The Family Justice Courts offer Counselling and Psychological Services (CAPS) to help gain insights and strategies to explore solutions that are in the best interest of the children. Children of the parties may also be invited to attend the counselling sessions, where appropriate, to allow CFS to understand the needs of the children and to discuss support plans with the parents.  

The Law

In Singapore, the law recognises that divorces can be messy and potentially affect the child of the marriage negatively. As such, there are several ways that the law and/or the relevant stakeholders help mitigate the adverse impact of the parents’ divorce on the child. Below are some examples: 

  1. Parenting Programme: In Singapore, section 94A of the Women’s Charter 1961 (the “Women’s Charter”) provides that the parents of at least one child under 21 years old must complete a parenting programme before divorce proceedings may be initiated. The Parenting Programme helps parties make informed decisions that ensure the welfare of the child is being prioritised.
  2. Programme for Children: Section 132A of the Women’s Charter allows the courts to advise one or both parties to ensure that the child completes a programme for children that helps them process and deal with the consequences of the divorce of their parents. 
  3. Family Dispute Resolution:  Parties with at least one child below 21 years old are required to attend counselling and mediation at the Family Dispute Resolution (FDR) Division, this is also known as the FDR process

Parties and their family lawyers will meet with a mediator for mediation and a court family specialist from CAPS for counselling and explore the possibility of resolving disagreements or disputes arising from the issues relating to the divorce, child’s living and care arrangements, maintenance and division of the matrimonial property and assets. 

  • Famil1y Lawyer: A family lawyer in Singapore would be able to offer advice and guidance regarding the decisions, options and plans that would best serve the child’s interests and welfare.
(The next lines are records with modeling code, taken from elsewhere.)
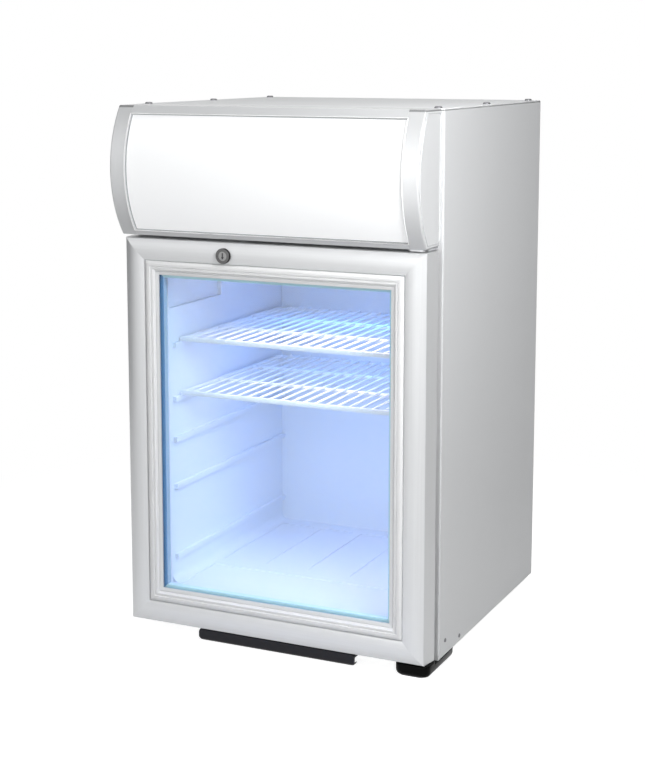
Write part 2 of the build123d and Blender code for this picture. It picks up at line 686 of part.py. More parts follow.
def hinge_bracket_bottom():
    """Black plate under the cabinet, with a boss that carries the lower pin."""
    plate = block(bracket_x, (y_door, y_door + BRACKET_REACH), (z_bottom - BRACKET, z_bottom))
    plate = fillet(along(plate, Axis.Z), 8.0)
    boss = block((bracket_x[0] + 1, half - 1.5), (y_door + 0.5, y_front - 4),
                 (z_bottom - BRACKET, z_door - BOSS_TOP))
    boss = fillet(along(boss, Axis.Z), 8.0)
    rim = boss.faces().sort_by(Axis.Z)[-1].edges()
    bracket = plate + fillet(rim, 1.2)
    bracket = bracket - rod("z", (x_hinge, y_hinge), HINGE_PIN / 2, (0, z_door + 1))
    for x, y in bracket_screw_places:
        bracket = bracket - rod("z", (x, y), SCREW_HOLE / 2, (0, z_bottom + 1))
    return bracket


def hinge_bracket_top():
    """Thin plate over the door, folded up behind the canopy."""
    z = (z_door_top + 1.0, z_door_top + 3.2)
    leaf = block((x_hinge - 16, half - 7), (y_door + 2, y_front), z)
    leaf = fillet([e for e in along(leaf, Axis.Z) if e.center().Y < y_door + 5], 8.0)
    fold = block((x_hinge - 16, half - 7), (y_front - 2.2, y_front), (z[0], z[1] + 30))
    return leaf + fold - rod("z", (x_hinge, y_hinge), HINGE_PIN / 2, (z[0] - 1, z[1] + 1))


def hinge_pins():
    low = rod("z", (x_hinge, y_hinge), HINGE_PIN / 2, (z_bottom - BRACKET, z_door + 22))
    high = rod("z", (x_hinge, y_hinge), HINGE_PIN / 2, (z_door_top - 22, z_door_top + 3.2))
    return group(low, high)


def hinge_screws():
    screw = Rot(180, 0, 0) * dome_screw(7.5, 2.0, SCREW_SHANK, BRACKET - 0.2)
    return group(*[Pos(x, y, z_bottom - BRACKET) * screw for x, y in bracket_screw_places])


def feet():
    """Three round rubber feet, and a rounded pad under the hinge bracket."""
    found = []
    for x, y in foot_places:
        foot = rod("z", (x, y), FOOT_RADIUS, (0, z_bottom + SHEET))
        found.append(fillet(foot.faces().sort_by(Axis.Z)[0].edges(), 2.0))
    pad = block((bracket_x[0] + 3, half - 4), (y_door + 2, y_front - 3), (0, z_bottom - BRACKET))
    pad = fillet(along(pad, Axis.Z), 9.0)
    found.append(fillet(pad.faces().sort_by(Axis.Z)[0].edges(), 2.5))
    return group(*found)


def wall_spacers():
    spacers = []
    for side in (-1, 1):
        for z in (z_bottom + 70, back_seam - 40):
            bumper = rod("y", (side * (half - 50), z), 12.0, (y_back, y_back + WALL_SPACER))
            spacers.append(fillet(bumper.faces().sort_by(Axis.Y)[-1].edges(), 3.0))
    return group(*spacers)


# ---------------------------------------------------------------- shelves
def shelf(ledge):
    """Wire shelf on one pair of ledges: front band, frame rods and fore-and-aft wires."""
    reach = cavity - SHELF_SIDE_GAP
    y_low = y_mouth + SHELF_SETBACK
    y_high = y_cavity_back - SHELF_BACK_GAP
    z_rod = ledge + SHELF_REST + SHELF_ROD / 2
    z_band = z_rod - SHELF_ROD / 2 + SHELF_BAND
    z_wire = z_band - SHELF_WIRE / 2
    rod_x = reach - SHELF_ROD / 2
    band = block((-reach, reach), (y_low, y_low + 2.4), (z_band - SHELF_BAND, z_band))
    grid = fillet(along(band, Axis.Y), 2.0)
    for side in (-1, 1):
        grid = grid + rod("y", (side * rod_x, z_rod), SHELF_ROD / 2, (y_low + 1, y_high))
    for share in (0.33, 0.66, 0.99):
        y = y_low + share * (y_high - y_low)
        grid = grid + rod("x", (y, z_rod), SHELF_ROD / 2, (-rod_x, rod_x))
    count = int(rod_x * 2 / SHELF_PITCH) - 1
    wires = []
    for i in range(count):
        x = (i - (count - 1) / 2) * SHELF_PITCH
        wires.append(rod("y", (x, z_wire), SHELF_WIRE / 2, (y_low + 1, y_high - 1)))
    return grid + wires


# ---------------------------------------------------------------- machine compartment
GROMMET = 10.0
bolt_places = [(x_compressor + dx, COMPRESSOR_Y + dy) for dx in (-62, 62) for dy in (-38, 38)]


def machine_tray():
    tray = block((-half + 1.2 * SHEET, half - 1.2 * SHEET), (y_mouth, y_inner_back),
                 (z_tray, z_machine))
    for x, y in bolt_places:
        tray = tray - rod("z", (x, y), SCREW_HOLE / 2, (z_tray - 1, z_machine + 1))
    return tray - rod("z", (suction_x, suction_y), SUCTION / 2 + 0.5, (z_tray - 1, z_machine + 1))


def pot(grow, z):
    """The compressor's oval outline, grown all round, between two heights."""
    shape = Pos(x_compressor, COMPRESSOR_Y, z[0]) * SlotOverall(POT[0] + grow, POT[1] + grow)
    return extrude(shape, amount=z[1] - z[0])


def compressor():
    """Welded steel pot on a four-armed foot."""
    foot_z = z_machine + GROMMET
    seam = foot_z + COMPRESSOR_HEIGHT * 0.52
    lower = pot(0, (foot_z + 3, seam))
    lower = fillet(lower.faces().sort_by(Axis.Z)[0].edges(), 14)
    upper = pot(-6, (seam, foot_z + COMPRESSOR_HEIGHT))
    upper = fillet(upper.faces().sort_by(Axis.Z)[-1].edges(), 26)
    flange = pot(SEAM_LIP, (seam - 2, seam + 3))
    foot = block((x_compressor - 74, x_compressor + 74), (COMPRESSOR_Y - 50, COMPRESSOR_Y + 50),
                 (foot_z, foot_z + 3))
    foot = fillet(along(foot, Axis.Z), 10)
    pads = pot(-46, (foot_z, foot_z + 10))
    body = lower + upper + flange + foot + pads
    for x, y in bolt_places:
        body = body - rod("z", (x, y), 3.3, (foot_z - 1, foot_z + 20))
    return body


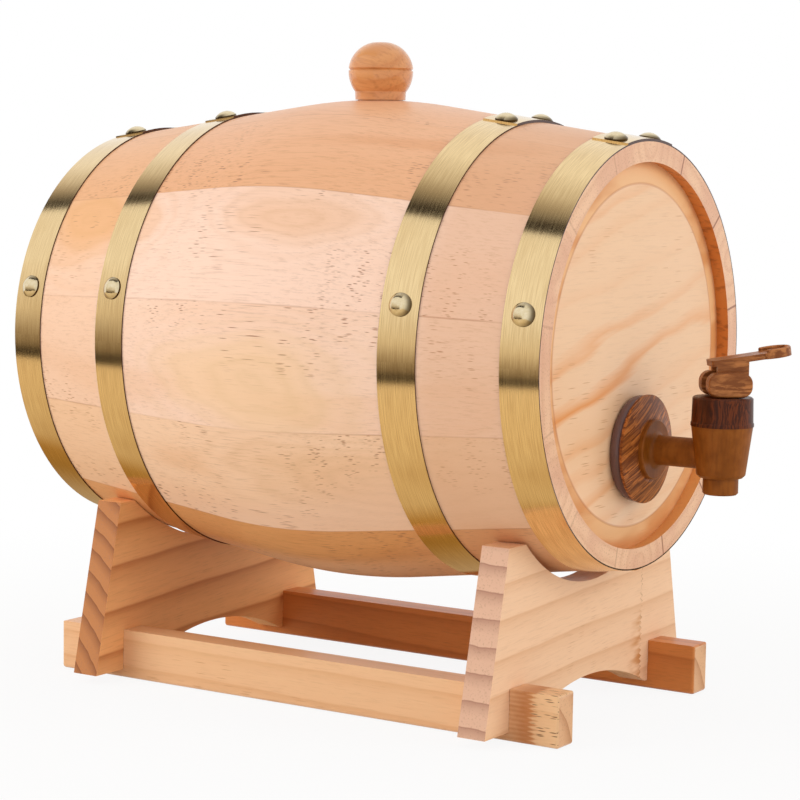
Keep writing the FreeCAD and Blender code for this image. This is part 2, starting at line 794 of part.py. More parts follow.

Further, a family lawyer is able to help ensure that the child’s welfare is being protected by advocating for the appropriate custody, care and control arrangement and access orders. 

Conclusion

Divorce can be a challenging and emotionally fraught experience for children, but with the right support and guidance from parents, they can navigate this transition with resilience and strength. By fostering open communication, providing emotional support, maintaining stability and routine, and collaborating effectively with your ex-spouse, you can help your child cope with divorce and navigate the journey towards healing and adjustment. Additionally, a family lawyer would be useful in protecting the child’s interests and needs from a practical aspect.

Remember to prioritize your child’s emotional well-being and seek professional support if needed to ensure they receive the care and support they need during this challenging time.